In a complementary passage on June 15, Christ says, “For those who always take the liberty of reproaching Me for my words, I say, if they don’t understand them, let them study theology. They reflect what theology teaches.” A theology based on human erudition alone does not, however, suffice, for such thinkers have only the “single wing” of knowledge and lack the “other one” of “total charity” in being “learned, but not loving.”
Similarly, in a locution on January 14, Jesus reveals that the supreme measure of all religion is divine charity:
O lukewarm Catholic Christians, how often my Word shines and becomes light in the hearts of those who are not your brothers and sisters in Catholicism, but who surpass you in love for Christ and, even if they do not know Christ, in love for the true God, whom they feel - although He is unknown to them - to be living eternally in his Creation! In truth I tell you that the Spirit of God knows no limitation and becomes the Teacher of Truth for many....

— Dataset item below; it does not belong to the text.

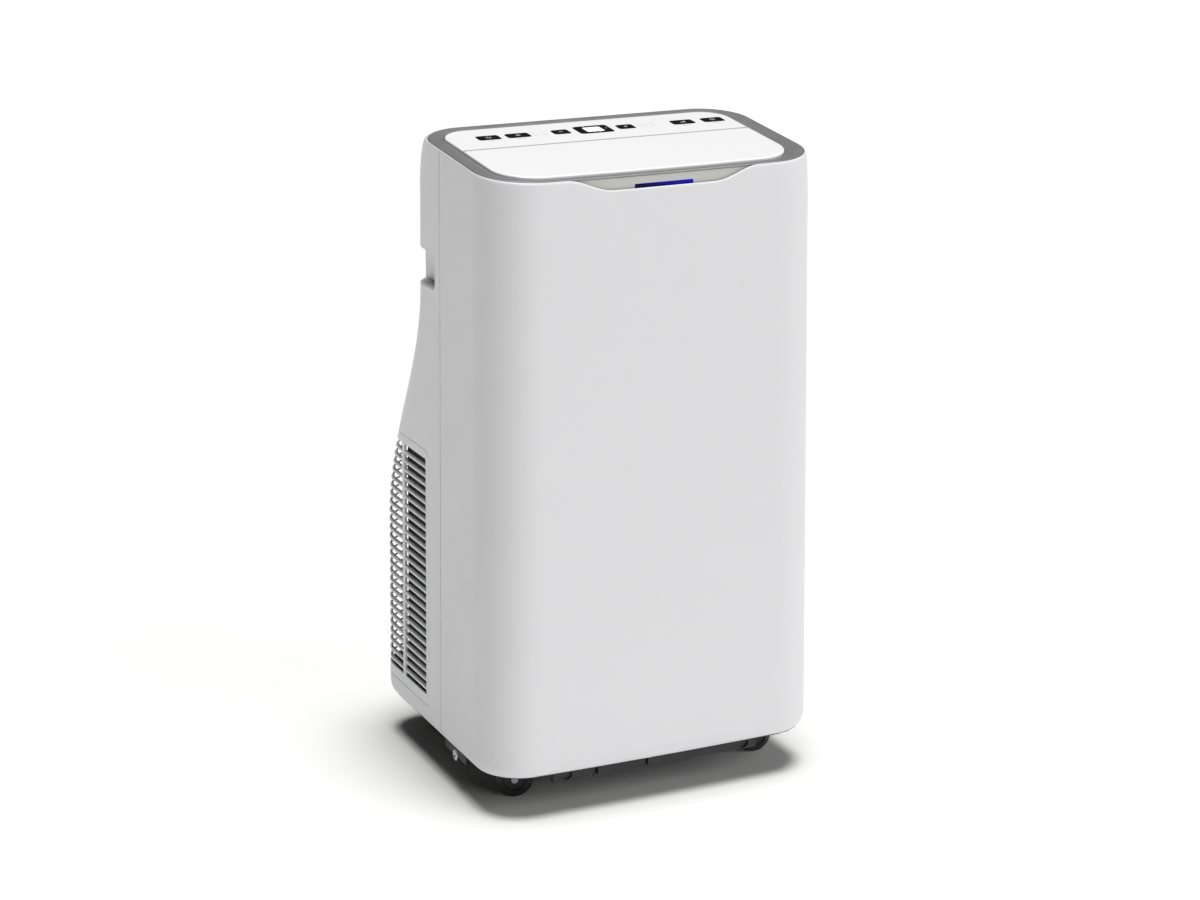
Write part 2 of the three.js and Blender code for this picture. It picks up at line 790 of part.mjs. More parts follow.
// A ring or plug turned about an axis along Y; z of the profile counts backwards.
function turnedBack(points, sides, x, y, z) {
  return solid(turned(points, sides).translate(x, y, z));
}
const collarTop = lowerBack - seatY - 0.2;
const collar = turnedBack(
  [
    [exhaustBore + fitGap, 0.3],
    [exhaustSeat - 5, 0.3],
    [exhaustSeat - 5, 3.3],
    [exhaustBore + fitGap + collarWall, 3.3],
    [exhaustBore + fitGap + collarWall, collarTop],
    [exhaustBore + fitGap, collarTop],
  ],
  36,
  0,
  seatY,
  exhaustZ,
);
add("exhaust_collar", collar, "whiteAbs");

for (const [name, x, z] of drainSpots) {
  const seat = Math.max(backAt(z - plugHead), backAt(z)) + 0.3;
  const stem = rod([x, seat - 7, z], [x, seat + 0.5, z], plugRadius, 16);
  const head = rod([x, seat, z], [x, seat + headProud - 0.3, z], plugHead, 20);
  add(name, stem.add(head), "rubber");
}

const gland = turnedBack(
  [
    [cordRadius, -9],
    [glandRadius, -9],
    [glandRadius, 0.3],
    [glandRadius + 4, 0.3],
    [glandRadius + 2.5, headProud],
    [cordRadius, headProud],
  ],
  20,
  cordX,
  lowerBack,
  cordZ,
);
add("cord_gland", gland, "rubber");

// ---------------------------------------------------------------- base pan
function buildBasePan() {
  const outline = bodyOutline(panFoot, wall + fitGap);
  const rimTop = panFoot + panRim;
  const floorTop = panFoot + panThick;
  let pan = prism(outline, panFoot, rimTop).subtract(
    prism(bodyOutline(panFoot, 2 * wall + fitGap), floorTop, rimTop + 1),
  );
  const lip = footRoundIn + wall + seamGap;
  const face = frontCornerY + lip - 2.2;
  const strip = box(-stripHalf, stripHalf, face, face + stripDeep, stripFoot, floorTop - 1);
  pan = pan.add(strip);
  for (const [x, width] of [
    [-76, 7],
    [-13, 3],
  ]) {
    pan = pan.subtract(box(x, x + width, face - 1, face + stripDeep + 1, stripFoot - 1, panFoot - 2));
  }
  for (const side of [-1, 1]) {
    const x = side * screwX;
    pan = pan.subtract(rod([x, face - 1, screwZ], [x, face + screwSink, screwZ], screwHead, 16));
    const reach = halfWidthAt(shellLip) - lip;
    const [x0, x1] = side > 0 ? [reach - 5, reach] : [-reach, 5 - reach];
    pan = pan.add(box(x0, x1, sideStripFrom, sideStripTo, sideStripFoot, floorTop - 1));
  }
  for (const [, x, y] of casterTurns) {
    pan = pan.add(rod([x, y, floorTop - 1], [x, y, panFoot + socketHigh], stemRadius + 4, 14));
    const top = panFoot + socketHigh - 3;
    pan = pan.subtract(rod([x, y, panFoot - 1], [x, y, top], stemRadius + fitGap, 12));
  }
  return pan;
}
add("base_pan", buildBasePan(), "blackPlastic");

// ---------------------------------------------------------------- casters
const hoodHalf = 2;
const wheelFrom = hoodHalf + wheelGap;
const wheelTo = wheelFrom + wheelWide;
const fenderRadius = wheelRadius + 2.6;

function buildHood() {
  const centre = [casterTrail, wheelRadius];
  const web = slab(circle(...centre, wheelRadius - 3, 16), -hoodHalf, hoodHalf);
  const neck = box(-9, casterTrail + 9, -hoodHalf, hoodHalf, wheelRadius, fenderRadius + wheelRadius - 1);
  const fenderHalf = wheelTo + 0.4;
  const fender = slab(circle(...centre, fenderRadius, 20), -fenderHalf, fenderHalf).subtract(
    slab(circle(...centre, fenderRadius - 1.6, 20), -fenderHalf - 1, fenderHalf + 1),
  );
  const above = box(-60, 60, -60, 60, wheelRadius + 6, 60);
  const plateTop = panFoot - hoodGap;
  const plate = rod([0, 0, fenderRadius + wheelRadius - 3], [0, 0, plateTop], 10, 14);
  const wheelRoom = slab(circle(...centre, fenderRadius - 1.6, 20), wheelFrom - 0.3, fenderHalf + 1).add(
    slab(circle(...centre, fenderRadius - 1.6, 20), -fenderHalf - 1, 0.3 - wheelFrom),
  );
  const stem = rod([0, 0, plateTop - 2], [0, 0, panFoot + socketHigh - 4], stemRadius, 12);
  const axleHole = rod(
    [casterTrail, -5, wheelRadius],
    [casterTrail, 5, wheelRadius],
    axleRadius + pinGap,
    12,
  );
  return web
    .add(neck)
    .add(fender.intersect(above))
    .add(plate)
    .subtract(wheelRoom)
    .add(stem)
    .subtract(axleHole);
}

function buildAxle() {
  const end = wheelTo + 0.4;
  const [x, z] = [casterTrail, wheelRadius];
  return rod([x, -end, z], [x, end, z], axleRadius, 12)
    .add(rod([x, end - 0.1, z], [x, end + 1, z], axleRadius + 1.2, 12))
    .add(rod([x, -end - 1, z], [x, 0.1 - end, z], axleRadius + 1.2, 12));
}

function buildWheel(side) {
  const bore = axleRadius + pinGap;
  const [y0, y1] = [wheelFrom, wheelTo];
  const profile = [
    [bore, y0],
    [wheelRadius - 1, y0],
    [wheelRadius, y0 + 1],
    [wheelRadius, y1 - 2],
    [wheelRadius - 2, y1],
    [bore, y1],
  ];
  const wheel = turned(profile, 20);
  if (side < 0) wheel.rotateX(Math.PI);
  return solid(wheel.translate(casterTrail, 0, wheelRadius));
}

const hood = buildHood();
const axle = buildAxle();
for (const [place, x, y, turn] of casterTurns) {
  const caster = new THREE.Group();
  caster.position.set(x, y, 0);
  caster.rotation.z = THREE.MathUtils.degToRad(turn);
  airConditioner.add(caster);
  add("caster_hood_" + place, hood, "blackPlastic", caster);
  add("caster_axle_" + place, axle, "steel", caster);
  add("caster_wheel_" + place + "_a", buildWheel(1), "blackPlastic", caster);
  add("caster_wheel_" + place + "_b", buildWheel(-1), "blackPlastic", caster);
}

// ---------------------------------------------------------------- cooling side
function buildTray() {
  const outline = bodyOutline(trayZ + 14, wall + 3);
  const inside = bodyOutline(trayZ + 14, wall + 5.5);
  return prism(outline, trayZ, trayZ + 12).subtract(prism(inside, trayZ + 3, trayZ + 13));
}
add("drip_tray", buildTray(), "greyPlastic");

function buildCoil(half, y0, y1, z0, z1) {
  let coil = box(-half, half, y0, y1, z0, z1);
  for (const side of [-1, 1]) {
    const [x0, x1] = side > 0 ? [half - 0.5, half + 1.5] : [-half - 1.5, 0.5 - half];
    coil = coil.add(box(x0, x1, y0 - 2, y1 + 2, z0 - 2, z1 + 2));
  }
  const bends = 5;
  const pitch = (z1 - z0) / bends;
  for (let i = 0; i < bends; i++) {
    const z = z0 + pitch * (i + 0.5);
    const from = [half + 1, (y0 + y1) / 2, z];
    coil = coil.add(rod(from, [half + 12, (y0 + y1) / 2, z], 3.5, 10));
  }
  return coil;
}
add("evaporator_coil", buildCoil(146, 16, 50, trayZ + 18, 640), "aluminium");

// Bladed wheel turning about an axis along Y.
function buildFanWheel(x, z, radius, front, back) {
  const bladeCount = 12;
  const disc = slab(circle(x, z, radius, 24), front, front + 2);
  const hubHole = slab(circle(x, z, shaftRadius + 0.3, 12), front - 1, back + 1);
  const hub = slab(circle(x, z, 12, 14), front, front + 24);
  const ringOut = slab(circle(x, z, radius, 24), back - 4, back).subtract(
    slab(circle(x, z, radius - 12, 24), back - 5, back + 1),
  );
  let wheel = disc.add(hub).add(ringOut);
  for (let i = 0; i < bladeCount; i++) {
    const a = (i / bladeCount) * 2 * Math.PI;
    const blade = new THREE.BoxGeometry(11, back - front - 1, 1.4)
      .rotateY(0.7)
      .translate(radius - 7, (front + back) / 2, 0)
      .rotateY(-a)
      .translate(x, 0, z);
    wheel = wheel.add(solid(blade));
  }
  return wheel.subtract(hubHole);
}

// Motor behind or in front of a wheel, its shaft reaching into the hub.
function buildMotor(x, z, y0, y1, shaftEnd) {
  const towards = Math.sign(shaftEnd - y1) || 1;
  const [from, to] = towards > 0 ? [y1 - 1, shaftEnd] : [shaftEnd, y0 + 1];
  return slab(circle(x, z, motorRadius, 28), y0, y1).add(
    slab(circle(x, z, shaftRadius, 14), from, to),
  );
}

// Closed housing round a wheel, a U in X and Z with an open top and a round inlet behind.
function buildBlowerScroll() {
  const radius = blowerRadius + scrollGap;
  const front = blowerFront - 8;
  const back = blowerBack + 8;
  const top = 614;
  const u = (r, high) => [
    new THREE.Vector2(r, high),
    ...ellipseArc(0, blowerZ, r, r, 0, -Math.PI, 20),
    new THREE.Vector2(-r, high),
  ];
  return slab(u(radius + wall, top).reverse(), front, back)
    .subtract(slab(u(radius, top + 5).reverse(), front + wall, back - wall))
    .subtract(slab(circle(0, blowerZ, blowerRadius - 16, 24), back - 5, back + 5))
    .subtract(slab(circle(0, blowerZ, 14, 20), front - 1, front + 5));
}
add("blower_scroll", buildBlowerScroll(), "greyPlastic");
add("blower_wheel", buildFanWheel(0, blowerZ, blowerRadius, blowerFront, blowerBack), "blackPlastic");
add("blower_motor", buildMotor(0, blowerZ, blowerFront - 34, blowerFront - 9, blowerFront + 20), "steel");

// ---------------------------------------------------------------- exhaust side
add("condenser_coil", buildCoil(148, 106, 146, 72, 198), "aluminium");

function buildCondenserScroll() {
  const radius = fanRadius + scrollGap;
  const front = fanFront - 8;
  const back = fanBack + 8;
  const chimney = (grow, y0, y1) =>
    slab(circle(fanX, fanZ, radius + grow, 28), y0, y1).add(
      box(-ductTube - grow, ductTube + grow, y0, y1, fanZ, exhaustZ + ductTube + grow),
    );
  const tubeEnd = seatY - wall - 1;
  return chimney(wall, front, back)
    .add(exhaustDisc(ductTube, back - wall, tubeEnd))
    .subtract(chimney(0, front + wall, back - wall))
    .subtract(exhaustDisc(ductTube - wall, back - wall - 1, tubeEnd + 1))
    .subtract(slab(circle(fanX, fanZ, fanRadius - 16, 24), back - 5, back + 5))
    .subtract(slab(circle(fanX, fanZ, 14, 20), front - 1, front + 5));
}
add("condenser_scroll", buildCondenserScroll(), "greyPlastic");
add("condenser_fan", buildFanWheel(fanX, fanZ, fanRadius, fanFront, fanBack), "blackPlastic");
add("condenser_motor", buildMotor(fanX, fanZ, fanFront - 60, fanFront - 9, fanFront + 20), "steel");

function buildCompressor() {
  const z0 = panFoot + panThick + 0.6;
  const r = compressorRadius;
  const profile = [
    [0, 0],
    [r * 0.75, 0],
    [r, 12],
    [r, compressorHigh - 30],
    [r * 0.86, compressorHigh - 12],
    [r * 0.5, compressorHigh - 2],
    [0, compressorHigh],
  ].map(([radius, high]) => new THREE.Vector2(radius, high));
  const shell = new THREE.LatheGeometry(profile, 28).rotateX(Math.PI / 2);
  const can = solid(shell.translate(compressorX, compressorY, z0));
  const stub = rod(
    [compressorX + 20, compressorY, z0 + compressorHigh - 14],
    [compressorX + 20, compressorY, z0 + compressorHigh + 14],
    5,
    14,
  );
  const foot = rod(
    [compressorX, compressorY, z0],
    [compressorX, compressorY, z0 + 3],
    compressorRadius + 10,
    6,
  );
  return can.add(stub).add(foot);
}
add("compressor", buildCompressor(), "paintedBlack");

function buildElectricBox() {
  const [x0, x1, y0, y1, z0, z1] = [72, 160, -146, -62, 84, 300];
  return box(x0, x1, y0, y1, z0, z1).subtract(
    box(x0 + wall, x1 + 1, y0 + wall, y1 - wall, z0 + wall, z1 - wall),
  );
}
add("electric_box", buildElectricBox(), "steel");

export default airConditioner;
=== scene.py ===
# Portable air conditioner on casters: moulded shells, tilted key deck, louvred sides.
import math

import bmesh
import bpy
from mathutils import Matrix, Vector


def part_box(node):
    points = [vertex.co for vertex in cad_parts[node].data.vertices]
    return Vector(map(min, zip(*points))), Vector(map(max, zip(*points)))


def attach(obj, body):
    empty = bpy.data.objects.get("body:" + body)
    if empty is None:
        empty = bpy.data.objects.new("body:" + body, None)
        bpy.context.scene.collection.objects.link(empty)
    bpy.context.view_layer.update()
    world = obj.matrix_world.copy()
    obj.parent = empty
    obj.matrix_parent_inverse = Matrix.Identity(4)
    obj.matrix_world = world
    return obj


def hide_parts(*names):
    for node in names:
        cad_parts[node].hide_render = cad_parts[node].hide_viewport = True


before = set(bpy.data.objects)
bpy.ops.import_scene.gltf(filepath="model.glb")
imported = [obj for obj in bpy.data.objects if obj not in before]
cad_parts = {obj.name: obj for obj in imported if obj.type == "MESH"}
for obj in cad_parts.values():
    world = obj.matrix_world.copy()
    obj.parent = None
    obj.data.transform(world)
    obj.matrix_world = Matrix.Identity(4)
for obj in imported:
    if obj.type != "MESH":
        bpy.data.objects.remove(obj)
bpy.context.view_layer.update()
mm = 0.001
scene = bpy.context.scene
print("frame loaded:", len(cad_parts), "nodes")

# Camera, light and floor
cameraSetup = {
    "place": (-1.2429, -2.7081, 1.2351),
    "target": (-0.0686, -0.161, 0.3979),
    "lens": 85.2,  # mm, on a 36 mm sensor
}
lightSetup = {
    "surround": 0.04,
    "overhead": (3.3, 30, (0.02, -0.06, 1)),  # strength, softness in degrees, where from
    "front": (1.25, 50, (0.6, -0.9, 0.45)),
}
floorSetup = {"side": 60, "colour": "#F3F3F2"}


def linearColour(hexCode, alpha=1):  # sRGB hex to the linear values that shaders take
    channels = [int(hexCode[i : i + 2], 16) / 255 for i in (1, 3, 5)]
    return [c / 12.92 if c <= 0.04045 else ((c + 0.055) / 1.055) ** 2.4 for c in channels] + [alpha]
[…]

...It is always He, the Third Divine Person, who prepares the way for Me in the hearts that have not yet received Me as Truth and waters them for Me so that my Truth, deposited like a seed borne by the divine wind, will become a large tree in them in which all the virtues may take up their dwelling. Prior to Me, He baptizes present-day pagans (and by “pagans” I mean all non- Catholics).... He baptizes with the fire of true love.
As we move into the Third Millennium of Christianity, the writings of Maria Valtorta, who offered herself to the Father as a “victim soul” alongside Christ the Redeemer, sing to us the enduring hymn of this “fire of true love” guiding our passage from human history into the fullness of eternal life.